Although it details administrative failures, the report is more forgiving of former Coach Mike Pressler, who resigned last month when the Duke lacrosse rape scandal exploded. The professors who conducted interviews and examined internal records found that Pressler took action to punish his players -- when he was informed about their misconduct. Sometimes he made them run laps; in 2005, when the team made it to the national championship game, he suspended two players from post-season play.

But most of the time, Pressler was unaware of his players' troubles with the law or with the internal disciplinary system at Duke. Except Bryan and Pressler, the faculty report said, "no other administrator appears to have treated the lacrosse team's disciplinary record as a matter of serious concern."
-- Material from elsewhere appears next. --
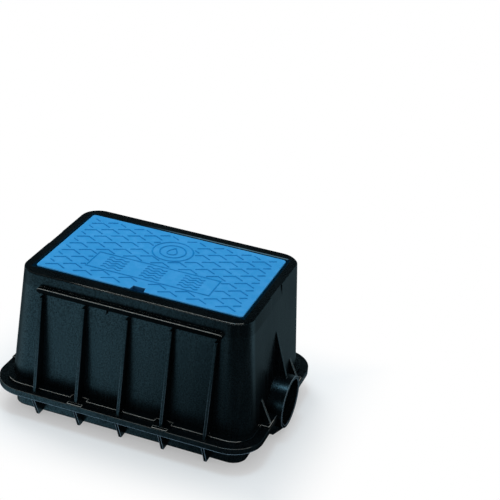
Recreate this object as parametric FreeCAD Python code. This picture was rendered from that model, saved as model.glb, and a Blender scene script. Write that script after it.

The 2004 report was circulated among student affairs administrators and sent to Executive Vice President Tallman Trask, who met with Athletics Director Joe Alleva that fall. But Trask did not think it was necessary for him to intervene beyond a discussion with Alleva. He did not give Alleva a copy of the document, and Alleva didn't ask for one. It was not shared with Pressler until June 2005, the report said.

"To us that was an alarming record that apparently failed to get noticed by administrators, and then when they noticed it, they failed to do anything about it," said Kerry Haynie, a political science professor who was a member of the lacrosse study committee.

"They saw red flags, and they saw indications of trouble, and they didn't follow up," Haynie said.

Trask and Alleva did not respond to requests for interviews Tuesday.

Larry Moneta, vice president of student affairs, acknowledged that the communication should have been better but added that it is always easy to reflect on missed opportunities in hindsight.

"It appears more could have been done, and I won't dispute that," he said.

Pressler has declined to comment, but the faculty report says he denied Alleva's assertions that he warned the coach the team was "under a microscope."

Although Pressler acknowledged that Alleva had told him about the meeting with Trask, the report said, "Pressler denies that Alleva or anyone else told him his team was out of control."

Once Pressler learned of the disciplinary record, he asked Bryan to notify him of future infractions. But Pressler apparently was made aware of misconduct only sporadically; the last communication was in November 2005.

The report was welcomed by Pressler's defenders.

"The perception that he let his players run amok was ironic, because he's tough," said Kerstin Kimel, the Duke women's lacrosse coach. "His reputation among the other [Duke] coaches is he's a disciplinarian with his players, maybe to a fault sometimes."